To reach younger visitors, the department also is delving into new media. People can now sign up to receive a text message whenever the mountain receives at least six inches of snow, social networkers can sign up for an 800-person Facebook group called “skisnowmass,” and youtube.com aficionados can watch Snowmass videos posted on the video-sharing website, as well as several town websites.

The town is still using print marketing, including advertising and direct mail. This year’s offerings include a kids’ growth chart that Hamley said she hopes families will hang on the wall. And for the younger crowd, the department has continued a free snowboarding poster tradition. Last year, it expected to give away 500 posters and had 6,800 requests. This year, it’s had 18,000 requests.

While both Kavanaugh-Bradley and Hamley championed the department’s work, they said measuring success since the departments have moved under the town’s purview is difficult, in part because there are so many ways to evaluate the effectiveness of a marketing campaign.

“The bottom line for marketing is you can’t say because I saw this ad, I bought,” Hamley said.

She noted that occupancy rates in Snowmass Village have gone up slightly each year since the department’s inception in 2003, even with no new lodging or attractions. Sales tax collections also have increased, she noted.

Anecdotally, Kavanaugh-Bradley pointed to the group sales department’s ability to bring in new business while continuing to book its most loyal customers. Recently, for example, the department landed the 500-person 2010 Governor’s Colorado Tourism Conference.

Meanwhile, the town has booked the Aspen Anesthesia conference, back for its 38th year and the American College of Cardiology conference, back for its 40th year.
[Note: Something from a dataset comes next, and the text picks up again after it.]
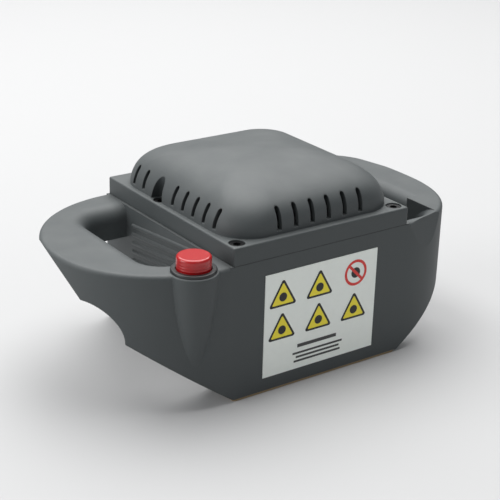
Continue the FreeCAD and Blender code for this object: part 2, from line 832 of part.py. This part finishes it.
def glandSeal():
    y1 = caseHalfY + glandHexHigh + glandNeckLong
    seal = rodY(5.1, 0, glandZ, caseHalfY, y1 + 2)
    return seal.cut(rodY(glandBoreR, 0, glandZ, caseHalfY - 1, y1 + 3))


def glandNut():
    y0 = caseHalfY + glandHexHigh + 0.5
    y1 = y0 + glandNutLong
    nut = hexagonY(2 * glandNutR * 0.9, 0, glandZ, y0, y0 + 8)
    dome = Part.makeCone(glandNutR * 0.88, glandBoreR + 2.2, glandNutLong - 8, Vector(0, y0 + 8, glandZ),
                         Vector(0, 1, 0))
    nut = nut.fuse(dome)
    nut = nut.cut(rodY(glandNeckR, 0, glandZ, y0 - 1, y0 + 7.6))
    nut = nut.cut(rodY(5.2, 0, glandZ, y0 + 7, y0 + 10.2))
    return nut.cut(rodY(glandBoreR + 0.35, 0, glandZ, y0, y1 + 1))


def glandLockNut():
    y1 = cavityY
    nut = hexagonY(22.0, 0, glandZ, y1 - 4, y1)
    return nut.cut(rodY(glandThreadR, 0, glandZ, y1 - 5, y1 + 1))


# ---------------------------------------------------------------- earth and leads

def earthTag():
    y = clampInner + clampThick
    tag = rodY(4.0, 0, earthLevel, y, y + 0.8)
    tag = tag.fuse(box(-2.0, 2.0, y, y + 0.8, footZ - 2, earthLevel))
    return tag.cut(rodY(earthScrewR, 0, earthLevel, y - 1, y + 2))


def earthScrew():
    y = clampInner + clampThick
    screw = rodY(3.4, 0, earthLevel, y + 0.8, y + 3.0)
    screw = screw.fuse(rodY(earthScrewR, 0, earthLevel, clampInner + 0.2, y + 0.8))
    return screw.cut(box(-4, 4, y + 2.2, y + 4, earthLevel - 0.4, earthLevel + 0.4))


def switchLeads():
    """Two leads from the switch, through the wall, up the case and back to the terminal block."""
    low = switchTop - switchHigh - terminalHigh
    solids = []
    for side, lane, way in ((-1, -46.0, 0), (1, -42.5, 1)):
        y = terminalY(side)
        stop = cavityY - fitGap - blockDeep + 4.5
        points = [(buttonX, y, low), (buttonX, y, leadHoleZ), (lane, y, leadHoleZ), (lane, y, leadLevel)]
        points.append((lane, 36.0, leadLevel))
        if abs(lane - wayX(way)) > 0.1:
            points.append((wayX(way), 36.0 + abs(lane - wayX(way)), leadLevel))
        else:
            points.pop()
        points.append((wayX(way), stop, leadLevel))
        solids.append(wire(points, leadBend))
    return solids


def coilLeads():
    """Leads from the coils to the terminal block, and through the thermal cut-out between the coils."""
    near = legCentre - 3.5
    far = legCentre + 3.5
    stop = cavityY - fitGap - blockDeep + 4.5
    start = bobbinTop - cheekThick - windingGap
    tabY = windingFrontY() - 3.7
    cross = yokeLow + 5
    runs = [[(-far, leadBack, start), (-far, leadBack, leadLevel), (-far, stop, leadLevel)]]
    runs.append([(near, leadBack, start), (near, leadBack, leadLevel), (wayX(3), leadBack, leadLevel),
                 (wayX(3), stop, leadLevel)])
    runs.append([(-far, -leadBack, start), (-far, -leadBack, cross),
                 (-far, tabY, cross), (-far, tabY, 49)])
    runs.append([(near, -leadBack, start), (near, -leadBack, cross), (near, tabY, cross), (-near, tabY, cross),
                 (-near, tabY, 49)])
    return [wire(points, leadBend) for points in runs]


nodes = {
    "housing": housing,
    "top_cover": topCover,
    "cover_screws": coverScrews,
    "threaded_inserts": threadedInserts,
    "sole_plate": solePlate,
    "sole_screws": soleScrews,
    "front_panel": frontPanel,
    "core_laminations": coreSheets,
    "core_clamp_rear": clampBar,
    "core_clamp_front": lambda: mirrorY(clampBar()),
    "core_foot_screws": footScrews,
    "core_clamp_bolts": clampBolts,
    "core_clamp_nuts": clampNuts,
    "bobbin_right": bobbin,
    "bobbin_left": lambda: mirrorX(bobbin()),
    "winding_right": winding,
    "winding_left": lambda: mirrorX(winding()),
    "thermal_cutout": thermalCutout,
    "terminal_block": terminalBlock,
    "terminal_screws": terminalScrews,
    "button_bezel": buttonBezel,
    "button_cap": buttonCap,
    "button_plunger": buttonPlunger,
    "retaining_ring": retainingRing,
    "return_spring": returnSpring,
    "switch_body": switchBody,
    "switch_actuator": switchActuator,
    "switch_terminals": switchTerminals,
    "switch_keeper": switchKeeper,
    "gland_body": glandBody,
    "gland_seal": glandSeal,
    "gland_dome_nut": glandNut,
    "gland_lock_nut": glandLockNut,
    "earth_tag": earthTag,
    "earth_screw": earthScrew,
    "switch_leads": switchLeads,
    "coil_leads": coilLeads,
}

os.makedirs("parts", exist_ok=True)
for name, make in nodes.items():
    made = make()
    shape = Part.makeCompound(made) if isinstance(made, list) else made
    shape.exportStep("parts/" + name + ".step")
    print(name, len(shape.Solids), round(shape.Volume, 1), shape.isValid())
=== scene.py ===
import json
import math
import bpy
import bmesh
from mathutils import Matrix, Vector


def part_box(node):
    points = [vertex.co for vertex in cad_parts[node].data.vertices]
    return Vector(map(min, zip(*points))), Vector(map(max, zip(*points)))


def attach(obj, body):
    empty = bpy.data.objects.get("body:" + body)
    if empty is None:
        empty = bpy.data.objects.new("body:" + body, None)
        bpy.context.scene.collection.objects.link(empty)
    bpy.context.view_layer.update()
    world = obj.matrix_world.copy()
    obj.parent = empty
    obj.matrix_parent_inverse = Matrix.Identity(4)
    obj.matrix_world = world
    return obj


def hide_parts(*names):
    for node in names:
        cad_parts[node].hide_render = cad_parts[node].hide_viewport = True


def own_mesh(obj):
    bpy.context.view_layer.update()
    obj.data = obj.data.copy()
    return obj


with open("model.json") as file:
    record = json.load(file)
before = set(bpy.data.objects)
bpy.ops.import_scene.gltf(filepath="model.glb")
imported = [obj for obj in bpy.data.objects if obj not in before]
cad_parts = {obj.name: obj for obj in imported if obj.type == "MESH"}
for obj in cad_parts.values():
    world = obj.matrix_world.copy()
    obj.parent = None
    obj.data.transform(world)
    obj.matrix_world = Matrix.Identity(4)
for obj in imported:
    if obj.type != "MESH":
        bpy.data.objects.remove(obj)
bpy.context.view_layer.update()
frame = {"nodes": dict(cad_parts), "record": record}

nodes = frame["nodes"]
print("frame loaded:", len(nodes), "nodes")


# ---- small helpers for shader and geometry trees

def link(tree, source, target):
    tree.links.new(source, target)


def addNode(tree, kind, **values):
    node = tree.nodes.new(kind)
    for key, value in values.items():
        setattr(node, key, value)
    return node


def mathNode(tree, operation, first, second=None, third=None, clamp=False):
    node = addNode(tree, "ShaderNodeMath", operation=operation, use_clamp=clamp)
    for index, value in enumerate((first, second, third)):
        if value is None:
            continue
        if isinstance(value, (int, float)):
            node.inputs[index].default_value = value
        else:
            link(tree, value, node.inputs[index])
    return node.outputs[0]


def mixColor(tree, factor, first, second):
    node = addNode(tree, "ShaderNodeMix", data_type="RGBA")
    for socket, value in ((node.inputs[0], factor), (node.inputs[6], first), (node.inputs[7], second)):
        if isinstance(value, (int, float)):
            socket.default_value = value
        elif isinstance(value, tuple):
            socket.default_value = (*value, 1.0)
        else:
            link(tree, value, socket)
    return node.outputs[2]


def newGroup(name, kind, inputs, outputs):
    group = bpy.data.node_groups.new(name, kind)
    for label, socketType, value in inputs:
        socket = group.interface.new_socket(label, in_out="INPUT", socket_type=socketType)
        if value is not None:
            socket.default_value = value
    for label, socketType in outputs:
        group.interface.new_socket(label, in_out="OUTPUT", socket_type=socketType)
    start = addNode(group, "NodeGroupInput")
    end = addNode(group, "NodeGroupOutput")
    return group, start, end


def useGroup(tree, group, **values):
    node = addNode(tree, "ShaderNodeGroup", node_tree=group)
    for label, value in values.items():
        socket = node.inputs[label]
        if isinstance(value, (int, float)):
            socket.default_value = value
        else:
            link(tree, value, socket)
    return node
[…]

But technically, group sales have actually gone down since 2006, Kavanaugh-Bradley said. She attributed that to the fact that for 2007 and much of 2008, the department couldn’t book conferences beyond 2009. During those years, tentative plans to demolish and rebuild the conference center interfered with booking, she said. Those plans have been postponed, and she said she hopes an extension to 2011 will stimulate this year’s group sales.